The Toronto stock market climbed on Wednesday to a new record high, as Shopify took over as Canada’s most valuable publicly traded company after the e-commerce firm reported quarterly results that impressed investors, sending its shares soaring. U.S. stocks also ended higher, led by a more than 1% gain in the Nasdaq, as Apple shares climbed after news of its plans to announce a domestic manufacturing pledge.
The S&P/TSX composite index ended up 350.79 points, or 1.3%, at 27,920.87, exceeding the record closing high it posted on Tuesday.
“All the heavy lifting is being done by one stock today, and that’s Shopify,” said Mike Archibald, a portfolio manager at AGF Investments. “The numbers were astonishing - an absolute blowout quarter.”
Shopify Inc reported second-quarter results that beat estimates and forecast upbeat revenue for the third quarter, saying there was no slowdown in consumer demand yet and sellers on its platform are holding up well under tariff pressures. Its shares ended 21.5% higher in a move that lifted the company’s market capitalization to roughly C$277 billion, surpassing that of Royal Bank of Canada .
The technology sector climbed 5.1%, while financials added 0.4% and the materials group, which includes metal mining shares, ended 0.6% higher. Shares of SSR Mining jumped 17.1% after the company beat second-quarter profit expectations. Industrials were a drag, losing 0.6%.
Thomson Reuters reported higher revenue for the second quarter, during which it launched new AI features in its tax and accounting and legal divisions. The shares ended down 10.1%, however, with some analysts disappointed the company did not raise its financial guidance. Energy also lost ground, falling 0.5%, as the price of oil settled 1.2% lower at US$64.35 a barrel.
On Wall Street, shares of Apple jumped 5.1% and provided the biggest boost to all three of the major indexes after a White House official said the company would announce a US$100-billion domestic manufacturing pledge.
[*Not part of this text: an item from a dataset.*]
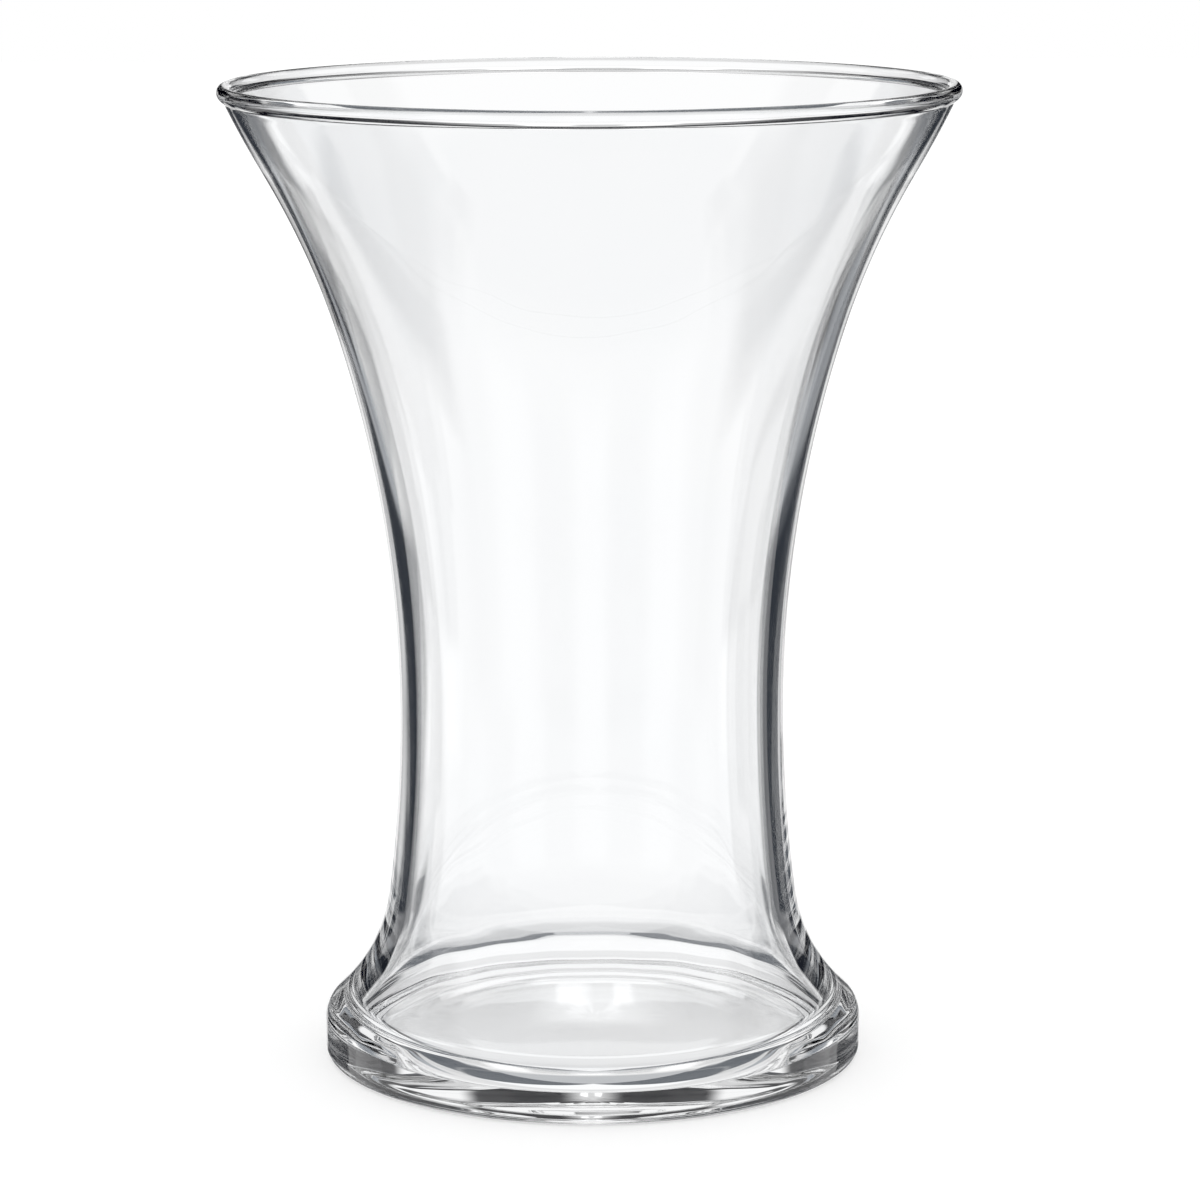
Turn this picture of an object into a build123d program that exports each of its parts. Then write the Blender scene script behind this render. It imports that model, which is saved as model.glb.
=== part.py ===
from build123d import *
from math import asin, cos, radians, sin, sqrt
import os

# A clear glass trumpet vase, turned about the Z axis.
# Millimetres, +Z up, origin at the centre of the plane that the foot stands on.

# Overall sizes
vase_height = 200.0
mouth_radius = 74.4
waist_radius = 39.3
waist_height = 73.0
foot_radius = 55.4

# Foot: the side's height is taken to where the shoulder's sweep would meet it unrounded
foot_side_height = 9.8
shoulder_round = 5.4
foot_edge_round = 2.0
floor_thickness = 4.4
floor_rise = 0.8
heel_wall = 2.6
heel_round = 4.0
foot_seam_height = 7.3
resting_ring_width = 11.4
recess_depth = 1.2

# Wall thickness, measured level, from the shoulder up to the lip
instep_wall = 4.25
waist_wall = 3.9
knee_wall = 2.9
lip_wall = 2.3

# Rim bead: an oval that leans outwards with the lip and ends the wall
lip_lean = 30.5
bead_thickness = 3.0
bead_length = 3.6
bead_neck = 2.1

# Shape of the flare: shares of the way from the waist out to the mouth and up to the rim
knee_out_share = 0.341
knee_up_share = 0.609
lip_out_share = 0.750
lip_up_share = 0.863

# Shape of the shoulder: shares of the way from the waist out to the foot and down to its side
instep_out_share = 0.163
instep_down_share = 0.618


def point_between(start, end, out_share, up_share):
    """The point at the given shares of the level and upright distances between two others."""
    level = start[0] + out_share * (end[0] - start[0])
    upright = start[1] + up_share * (end[1] - start[1])
    return (level, upright)


def inside(point, wall):
    """The point on the inner surface, level with one on the outer surface."""
    return (point[0] - wall, point[1])


# Outer points of the wall, as (radius, height)
waist = (waist_radius, waist_height)
knee = point_between(waist, (mouth_radius, vase_height), knee_out_share, knee_up_share)
lip = point_between(waist, (mouth_radius, vase_height), lip_out_share, lip_up_share)
shoulder = (foot_radius, foot_side_height)
instep = point_between(waist, shoulder, instep_out_share, instep_down_share)

# The bead's centre, set so that its oval just reaches the mouth's radius and the full height
half_long = bead_length / 2
half_thick = bead_thickness / 2
lean_out = sin(radians(lip_lean))
lean_up = cos(radians(lip_lean))
bead_reach_out = sqrt((half_long * lean_out) ** 2 + (half_thick * lean_up) ** 2)
bead_reach_up = sqrt((half_long * lean_up) ** 2 + (half_thick * lean_out) ** 2)
bead_centre = (mouth_radius - bead_reach_out, vase_height - bead_reach_up)

# The seam under the bead, square to the leaning lip, where the oval is as wide as its neck
seam_drop = half_long * cos(asin(bead_neck / bead_thickness))
seam_middle = (bead_centre[0] - seam_drop * lean_out, bead_centre[1] - seam_drop * lean_up)
seam_outer = (seam_middle[0] + bead_neck / 2 * lean_up, seam_middle[1] - bead_neck / 2 * lean_out)
seam_inner = (seam_middle[0] - bead_neck / 2 * lean_up, seam_middle[1] + bead_neck / 2 * lean_out)

# Inner points: the floor meets the unrounded heel short of the foot's side
waist_inside = inside(waist, waist_wall)
knee_inside = inside(knee, knee_wall)
lip_inside = inside(lip, lip_wall)
instep_inside = inside(instep, instep_wall)
heel = (foot_radius - heel_wall, floor_thickness)
floor_middle = (0, floor_thickness + floor_rise)
recess_middle = (0, recess_depth)
recess_edge = (foot_radius - resting_ring_width, 0)
foot_edge = (foot_radius, 0)

UP = (0, 1)
DOWN = (0, -1)
OUTWARDS = (1, 0)


def wall_surface(at_waist, at_knee, at_lip, at_seam, at_instep, at_foot):
    """One side of the wall, as arcs that run smoothly into each other from the waist."""
    flare = TangentArc(at_waist, at_knee, tangent=UP)
    trumpet = TangentArc(at_knee, at_lip, tangent=flare % 1)
    TangentArc(at_lip, at_seam, tangent=trumpet % 1)
    stem = TangentArc(at_waist, at_instep, tangent=DOWN)
    TangentArc(at_instep, at_foot, tangent=stem % 1)


# Half section of the foot and wall together, from which both are turned
with BuildSketch(Plane.XZ) as glass:
    with BuildLine():
        wall_surface(waist, knee, lip, seam_outer, instep, shoulder)
        wall_surface(waist_inside, knee_inside, lip_inside, seam_inner, instep_inside, heel)
        Line(seam_outer, seam_inner)
        TangentArc(floor_middle, heel, tangent=OUTWARDS)
        Line(floor_middle, recess_middle)
        TangentArc(recess_middle, recess_edge, tangent=OUTWARDS)
        Line(recess_edge, foot_edge)
        Line(foot_edge, shoulder)
    make_face()
    for corner, corner_round in (
        (shoulder, shoulder_round),
        (foot_edge, foot_edge_round),
        (heel, heel_round),
    ):
        fillet(glass.vertices().sort_by_distance(corner)[0], radius=corner_round)

# Foot: solid glass up to the seam, with the vase's inside floor in its top
with BuildPart() as foot:
    with BuildSketch(Plane.XZ):
        add(glass.sketch_local)
        Rectangle(
            foot_radius, foot_seam_height, align=(Align.MIN, Align.MIN), mode=Mode.INTERSECT
        )
    revolve(axis=Axis.Z)

# Trumpet wall: shoulder, waist and flare, from the foot's seam up to the bead's
with BuildPart() as trumpet_wall:
    with BuildSketch(Plane.XZ):
        add(glass.sketch_local)
        Rectangle(
            foot_radius, foot_seam_height, align=(Align.MIN, Align.MIN), mode=Mode.SUBTRACT
        )
    revolve(axis=Axis.Z)

# Rim bead: the fire-polished lip, rounded all over above its neck
with BuildPart() as rim_bead:
    with BuildSketch(Plane.XZ):
        with Locations(Location(bead_centre, -lip_lean)):
            Ellipse(half_thick, half_long)
            with Locations((0, -seam_drop)):
                Rectangle(
                    bead_thickness,
                    bead_length,
                    align=(Align.CENTER, Align.MAX),
                    mode=Mode.SUBTRACT,
                )
    revolve(axis=Axis.Z)

foot.part.label = "foot"
trumpet_wall.part.label = "trumpet_wall"
rim_bead.part.label = "rim_bead"

os.makedirs("parts", exist_ok=True)
export_step(foot.part, "parts/foot.step")
export_step(trumpet_wall.part, "parts/trumpet_wall.step")
export_step(rim_bead.part, "parts/rim_bead.step")
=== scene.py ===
import math

import bpy
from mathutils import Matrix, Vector


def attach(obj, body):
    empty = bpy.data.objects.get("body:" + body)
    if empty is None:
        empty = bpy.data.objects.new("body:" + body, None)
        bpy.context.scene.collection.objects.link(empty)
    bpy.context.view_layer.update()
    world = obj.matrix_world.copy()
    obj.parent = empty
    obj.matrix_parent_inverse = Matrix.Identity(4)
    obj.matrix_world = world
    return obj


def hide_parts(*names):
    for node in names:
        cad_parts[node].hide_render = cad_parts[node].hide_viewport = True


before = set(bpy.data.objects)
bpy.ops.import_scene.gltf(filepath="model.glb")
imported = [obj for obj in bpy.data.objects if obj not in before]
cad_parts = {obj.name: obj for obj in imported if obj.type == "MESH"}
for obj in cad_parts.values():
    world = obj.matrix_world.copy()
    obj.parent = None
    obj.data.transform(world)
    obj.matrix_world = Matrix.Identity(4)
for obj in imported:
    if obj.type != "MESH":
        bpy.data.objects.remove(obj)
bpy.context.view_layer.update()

MM = 0.001
FULL_TURN = 2 * math.pi

# The same sizes as the solids have, in millimetres
vase_height = 200.0
waist_radius = 39.3
waist_height = 73.0
foot_radius = 55.4
foot_side_height = 9.8
shoulder_round = 5.4
foot_edge_round = 2.0
floor_thickness = 4.4
floor_rise = 0.8
heel_wall = 2.6
heel_round = 4.0
resting_ring_width = 11.4
recess_depth = 1.2
instep_wall = 4.25
waist_wall = 3.9
knee_wall = 2.9
lip_wall = 2.3
lip_lean = 30.5
bead_thickness = 3.0
bead_length = 3.6
bead_neck = 2.1
knee_out_share = 0.341
knee_up_share = 0.609
lip_out_share = 0.750
lip_up_share = 0.863
instep_out_share = 0.163
instep_down_share = 0.618

# The solids' mouth, less a hair, so that this finer mesh stays inside their flat facets
solid_mouth_radius = 74.4
facet_allowance = 0.01
mouth_radius = solid_mouth_radius - facet_allowance

# How finely the glass is divided: copies of the half section round the axis, the longest steps
# along the section in millimetres, and the number of steps along its shortest stretches
turns = 512
wall_step = 1.5
sweep_step = 1.0
small_step = 0.45
neck_step = 0.22
bead_steps = 9
ring_steps = 6
side_steps = 5

# The soft run from the lip's wall through the neck into the bead, in millimetres
neck_softness = 0.2
neck_run = 0.35
lip_spare_share = 0.04
oval_from_share = 0.35

# How far hand-worked glass strays from true, in millimetres
inside_stray = 0.09
outside_stray = 0.06
floor_ring_height = 0.12
floor_ring_width = 1.6
floor_ring_radii = (32.6, 39.0)

# The waves that make up the straying: share of the whole, how many go round the vase, the phase in
# radians at the start, and the height in millimetres over which the phase moves on by one radian,
# or back by one where it is negative
wander_waves = (
    (0.5, 3, 0.7, 55),
    (0.3, 8, 2.1, -37),
    (0.2, 19, 0.4, 80),
)

# Heights between which the straying sets in above the foot's edge and the inside floor,
# and how far below the rim it starts to die out and has died out
foot_fade = (0.5, 4.0)
floor_fade = (12.0, 45.0)
rim_fade_from = 40.0
rim_fade_to = 10.0
rim_fade = (vase_height - rim_fade_from, vase_height - rim_fade_to)


def share_point(start, end, out_share, up_share):
    """The point at the given shares of the level and upright distances between two others."""
    return Vector((
        start[0] + out_share * (end[0] - start[0]),
        start[1] + up_share * (end[1] - start[1]),
    ))


class Arc:
    """An arc in the half section, from one point to another, that starts along a direction."""

    def __init__(self, start, end, along):
        self.start = Vector(start)
        self.end = Vector(end)
        along = Vector(along).normalized()
        side = Vector((-along.y, along.x))
        chord = self.end - self.start
        signed_radius = chord.length_squared / (2 * side.dot(chord))
        self.turns_left = signed_radius > 0
        self.radius = abs(signed_radius)
        self.centre = self.start + side * signed_radius
        leave = self.start - self.centre
        self.from_angle = math.atan2(leave.y, leave.x)
        self.turn = self.turn_to(self.end)

    def turn_to(self, point):
        """The angle turned through, in the arc's own sense, on the way to a point's direction."""
        reach = Vector(point) - self.centre
        turn = math.atan2(reach.y, reach.x) - self.from_angle
        if self.turns_left:
            return turn % FULL_TURN
        return -((-turn) % FULL_TURN)

    def at(self, share):
        angle = self.from_angle + share * self.turn
        return self.centre + self.radius * Vector((math.cos(angle), math.sin(angle)))

    def end_along(self):
        angle = self.from_angle + self.turn
        sign = 1 if self.turn > 0 else -1
        return Vector((-math.sin(angle), math.cos(angle))) * sign

    def share_at(self, point):
        """The share of the way along at which the arc comes nearest to a point."""
        return self.turn_to(point) / self.turn

    def points(self, step, first=0.0, last=1.0):
        length = self.radius * abs(self.turn) * (last - first)
        count = max(2, math.ceil(length / step))
        return [self.at(first + (last - first) * i / count) for i in range(count + 1)]


def round_points(centre, radius, start, end, step):
    """The short way round a circle between two points on it."""
    a = math.atan2(start.y - centre.y, start.x - centre.x)
    b = math.atan2(end.y - centre.y, end.x - centre.x)
    turn = (b - a + math.pi) % FULL_TURN - math.pi
    count = max(3, math.ceil(abs(turn) * radius / step))
    angles = [a + turn * i / count for i in range(count + 1)]
    return [centre + radius * Vector((math.cos(angle), math.sin(angle))) for angle in angles]


def line_points(start, end, steps):
    """Evenly spaced points on a line, without its first."""
    return [start.lerp(end, i / steps) for i in range(1, steps + 1)]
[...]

The official announcement came after markets closed.
In addition, shares of McDonald’s rose 3% after the fast-food restaurant’s affordable menu drove global sales past expectations, while Arista Networks shares jumped 17.5% after the cloud networking company projected current-quarter revenue above estimates.
“Earnings continue to come in better than expected,” said Sam Stovall, chief investment strategist at CFRA Research.
He said while there is uncertainty surrounding tariffs, investors appear to be upbeat about the near term.
Results are now in from about 400 of the S&P 500 companies for the second-quarter earnings season.
About 80% of reports are beating analyst earnings expectations - above the 76% average of the last four quarters - and earnings growth for the quarter is estimated at 12.1%, up from 5.8% at the start of July, according to LSEG data.
Also positive for stocks were increasing bets for a September interest rate cut from the Federal Reserve. Last week’s jobs report showed slowing employment growth and downward revisions for previous months.
Minneapolis Fed President Neel Kashkari said on Wednesday the Fed may need to cut rates in the near term to account for a slowing economy.
Market expectations for a September rate cut of at least 25 basis points from the Fed stood at 95.2%, up from 92.9% in the prior session and well above 46.7% from a week ago, according to CME’s FedWatch Tool.
Investors also awaited Trump’s choice to fill a slot on the Fed’s Board of Governors.
The Dow Jones Industrial Average rose 81.38 points, or 0.18%, to 44,193.12, the S&P 500 gained 45.87 points, or 0.73%, to 6,345.06 and the Nasdaq Composite gained 252.87 points, or 1.21%, to 21,169.42.
Bucking the day’s trend, shares of chip company Advanced Micro Devices and server maker Super Micro Computer fell sharply after the companies posted disappointing results in their data center segments. Advanced Micro was down 6.4% and Super Micro was down 18.3%.
Walt Disney delivered a strong quarter and lifted its full-year outlook, but its shares eased 2.7%.
Advancing issues outnumbered decliners by a 1.12-to-1 ratio on the NYSE. There were 166 new highs and 76 new lows on the NYSE. On the Nasdaq, 2,195 stocks rose and 2,377 fell as declining issues outnumbered advancers by a 1.08-to-1 ratio. Volume on U.S. exchanges was 16.85 billion shares, compared with the 18.27-billion average for the full session over the last 20 trading days.